_INFORMATION SUPPLIED_.
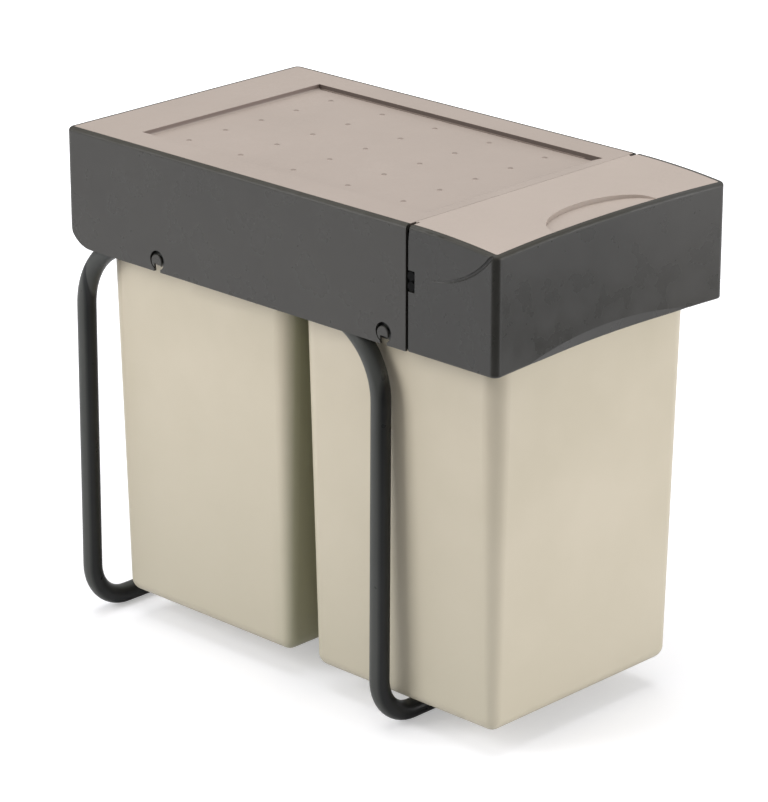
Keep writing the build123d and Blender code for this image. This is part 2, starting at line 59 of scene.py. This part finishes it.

--

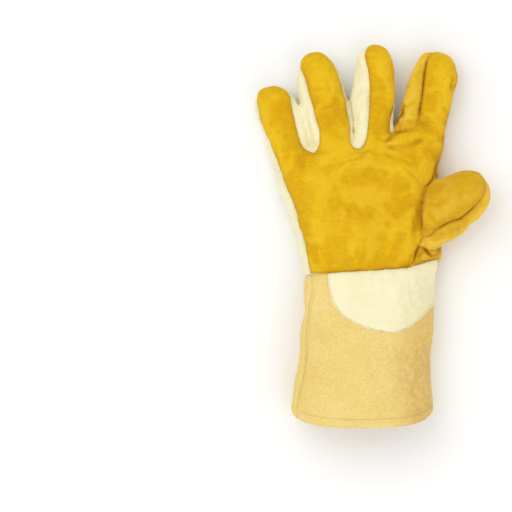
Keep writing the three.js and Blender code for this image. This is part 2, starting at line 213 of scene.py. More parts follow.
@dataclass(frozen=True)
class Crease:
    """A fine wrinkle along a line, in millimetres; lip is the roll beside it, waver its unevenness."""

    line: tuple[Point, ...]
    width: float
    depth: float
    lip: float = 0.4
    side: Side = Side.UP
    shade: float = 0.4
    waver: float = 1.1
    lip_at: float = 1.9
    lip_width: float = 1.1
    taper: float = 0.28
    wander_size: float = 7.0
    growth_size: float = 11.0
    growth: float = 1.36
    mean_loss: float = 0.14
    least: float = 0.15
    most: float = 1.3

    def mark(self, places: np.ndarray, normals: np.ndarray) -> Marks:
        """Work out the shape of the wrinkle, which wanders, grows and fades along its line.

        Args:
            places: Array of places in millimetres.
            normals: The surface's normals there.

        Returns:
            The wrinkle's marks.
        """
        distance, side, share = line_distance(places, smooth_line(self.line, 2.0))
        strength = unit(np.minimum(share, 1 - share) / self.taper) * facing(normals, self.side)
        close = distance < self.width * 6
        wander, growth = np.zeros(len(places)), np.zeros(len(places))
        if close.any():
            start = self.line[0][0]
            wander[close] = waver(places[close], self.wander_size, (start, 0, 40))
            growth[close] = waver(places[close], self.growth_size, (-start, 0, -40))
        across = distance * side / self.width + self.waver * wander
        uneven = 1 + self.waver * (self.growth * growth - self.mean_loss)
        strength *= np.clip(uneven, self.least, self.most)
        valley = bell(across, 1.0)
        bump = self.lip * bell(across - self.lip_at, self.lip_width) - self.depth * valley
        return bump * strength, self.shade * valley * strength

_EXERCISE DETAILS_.
Your task is to extract exactly the lines starting at the line with "Keep writing the three.js" and ending at the line with "normals: The surface's", including both ends, and no other lines.

_IN RESPONSE_.
Keep writing the three.js and Blender code for this image. This is part 2, starting at line 213 of scene.py. More parts follow.
@dataclass(frozen=True)
class Crease:
    """A fine wrinkle along a line, in millimetres; lip is the roll beside it, waver its unevenness."""

    line: tuple[Point, ...]
    width: float
    depth: float
    lip: float = 0.4
    side: Side = Side.UP
    shade: float = 0.4
    waver: float = 1.1
    lip_at: float = 1.9
    lip_width: float = 1.1
    taper: float = 0.28
    wander_size: float = 7.0
    growth_size: float = 11.0
    growth: float = 1.36
    mean_loss: float = 0.14
    least: float = 0.15
    most: float = 1.3

    def mark(self, places: np.ndarray, normals: np.ndarray) -> Marks:
        """Work out the shape of the wrinkle, which wanders, grows and fades along its line.

        Args:
            places: Array of places in millimetres.
            normals: The surface's normals there.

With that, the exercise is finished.